Both of these two never come to life. Yes, the plot is decent, if one has a taste for under-baked humor and kooky situations written after too many tequilas. Annie is meant to be funny and sympathetic in her twit-gone-bananas act of no friends, no life, only babybabybabybabybaby, but I really think she should stop doing whatever she’s doing with her tea leaves.

But more irritating is the way Jake veers from being obsessed with not forgetting his late wife to realizing that hey, that dead broad wasn’t much fun anyway. Excuse me? On behalf of dead women who can’t defend themselves, I feel insulted. Can’t a man love more than once? Annie better watch out – when she dies from sugar overdose and he marries another, she will be relegated to the storehouses of his memory as “that witch who wouldn’t let me paint my den pink”.

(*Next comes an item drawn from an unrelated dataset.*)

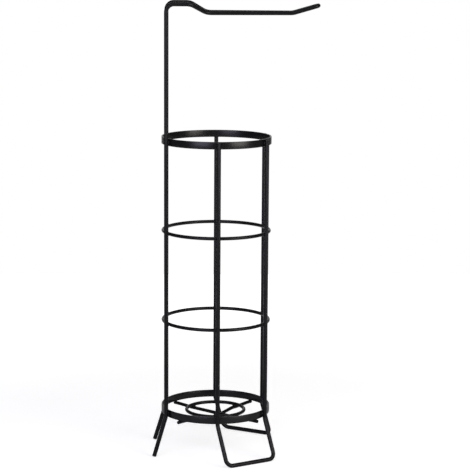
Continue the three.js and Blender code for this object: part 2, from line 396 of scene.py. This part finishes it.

The final sitting on the other woman and releasing gas on her face – a dead one to boot! – just to make way for our heroine seals it for me: this book is just average if it has to rely on a mediocre device like this. Let the heroine shine on her own, not at the expense of a fellow sister. I would understand if this book is written by a man bitter over a recent divorce – all woman are money-grubbing bitches who just want your alimony, unlike Annie who just wants babybabybabybaby and will probably starve, alimony-less, as long as she gets the baby, et cetera.

Baby, Oh Baby! isn’t an orgasmic experience. Its flaws also prevents it from being anything to get excited over either.